Hipobuy Replica Quality: Grades, Batches & Expectations visual guide 1

A "batch" is a production run from a specific factory using specific molds, materials, and quality control standards at a particular time. LJR batch Jordan 1s come from the LJR factory using LJR's proprietary molds. PK batch Dunks come from the PK factory. Each batch has characteristic strengths and weaknesses that persist across colorways and releases because they stem from the same manufacturing setup.

LJR batch Jordan 1s are known for accurate overall shape but slightly thick toe boxes — this is a mold limitation, not a random defect. PK batch Dunks excel at color accuracy but sometimes show variable swoosh curves between left and right shoes — this is a stitching alignment tolerance in their production line. OG batch Yeezys nail the boost foam density and feel but occasionally have minor pattern variances — this is a printing calibration characteristic.

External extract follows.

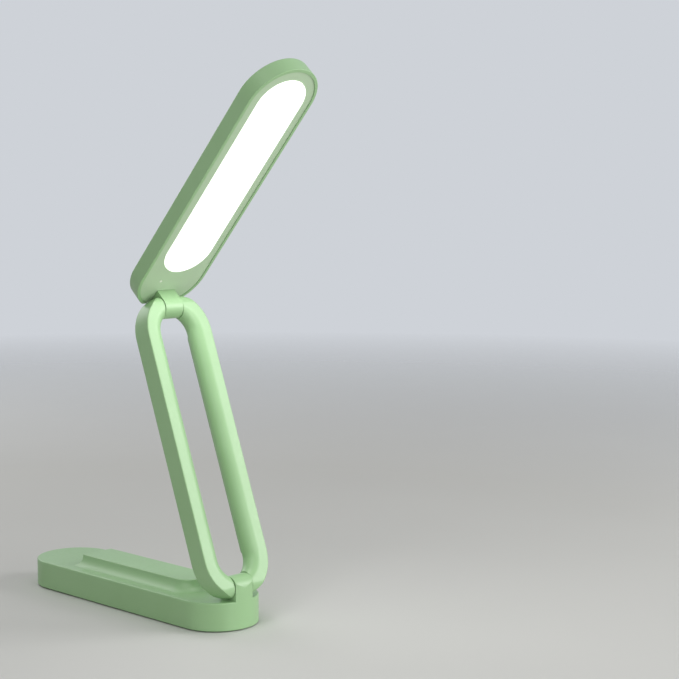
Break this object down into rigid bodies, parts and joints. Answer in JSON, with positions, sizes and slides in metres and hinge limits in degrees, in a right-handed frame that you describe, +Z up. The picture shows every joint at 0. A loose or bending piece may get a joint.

Research batch-specific reviews before ordering. Search "[Batch] [Item] review" in community forums to find documented characteristics. Understanding batch norms prevents rejecting acceptable pairs while catching genuine outlier defects. A "flaw" that matches the batch profile is not a defect — it is an inherent characteristic of that production run.

Batches evolve over time. Factories update molds, improve materials, and adjust processes. "LJR 2.0" or "Updated PK" indicates a revised batch that addresses previous flaws. These updates sometimes improve quality significantly, but they also introduce new batch characteristics. Stay current with batch reviews rather than relying on outdated information from years past.

Material Science for Replica Shoppers

Understanding materials helps you evaluate quality and set expectations. Leather: Full-grain leather is the highest quality, using the outermost layer of hide with natural grain intact. Top-grain leather is sanded and finished, slightly less durable but more uniform. Genuine leather is a marketing term for lower-quality split leather with polyurethane coating. Bonded leather is leather scraps glued together — avoid this entirely. Most replicas use top-grain or genuine leather; only top-tier replicas use full-grain.

Cotton: Measured in grams per square meter (gsm). Lightweight t-shirts are 150-180 gsm. Standard weight is 200-220 gsm. Heavyweight is 250-300 gsm. Premium blanks reach 350+ gsm. Budget replicas often use 150-180 gsm thin cotton. Mid-tier uses 200-250 gsm. High-tier matches retail at 250-350 gsm depending on the specific item.

Synthetics: Polyester, nylon, and spandex blends vary in denier (fiber thickness) and weave density. Higher denier means thicker, more durable fabric. Check product descriptions for fabric composition percentages — "100% cotton" versus "65% cotton / 35% polyester" affects feel, drape, and durability significantly.

Hardware: Zippers are YKK (Japanese, premium), SBS (Chinese, mid-tier), or generic (budget). Buttons and snaps vary in alloy composition. High-tier replicas use brass or stainless steel. Budget tiers use zinc alloy that corrodes or breaks. Check hardware in QC photos — it is often the easiest quality indicator to assess.

Price-to-Quality Sweet Spots by Category

Sneakers: $80-120 hits the sweet spot for most models. Below $60, quality drops significantly with obvious flaws. Above $150, diminishing returns set in — the incremental improvement from $120 to $180 is minimal compared to the jump from $40 to $80. Jordan 1s, Dunks, and Yeezys all follow this curve. Budget Dunks at $60 are acceptable but noticeably inferior to $90 mid-tier versions.

Hoodies: $35-60 is the quality window. Below $30, fabric is thin and prints crack quickly. Above $70, you are paying for marginal improvements in stitching and hardware. Union Kingdom hoodies at $45 represent the value peak — good weight, accurate prints, and durable construction.

T-Shirts: $20-35. Below $15, cotton is thin and sizing is erratic. Above $40, the premium is rarely justified for a basic tee unless you require specific heavyweight blanks or premium print techniques. Graphic tees at $25 from Logan or Union Kingdom offer excellent value.

Jackets: $60-100. Outerwear requires more material and construction complexity, so the floor is higher than hoodies. Below $50, waterproofing fails and zippers break. Above $120, you approach the price of legitimate mid-tier outerwear brands, reducing the replica value proposition.

Accessories: $40-80 for bags and wallets, $20-40 for belts. Leather goods require quality materials to be convincing. A $25 wallet uses bonded leather that peels within months. A $55 wallet from Brother Sam uses decent top-grain leather that lasts years. The material cost drives the price floor in this category.

Common Quality Misconceptions

"Expensive equals perfect": Even top-tier replicas have minor flaws. Retail products also have manufacturing tolerances. Perfection does not exist in mass production. The goal is "indistinguishable in normal use" not "identical under magnification."

"All batches from the same seller are equal": Sellers source from multiple factories. A seller's Jordan 1s may be LJR batch (excellent) while their Dunks are from a different, lesser factory. Evaluate each item and batch independently, not by seller reputation alone.

"Replicas use the same factories as retail": Rarely true. Most replicas are made in different factories with different equipment. High-tier replicas may source materials from the same suppliers, but the manufacturing facilities are separate. Claims of "same factory" are usually marketing exaggeration.

"QC photos guarantee final quality": QC photos show the item at one moment under specific lighting. They cannot predict how materials will age, how prints will hold up to washing, or how stitching will perform under stress. QC verifies immediate condition, not long-term durability.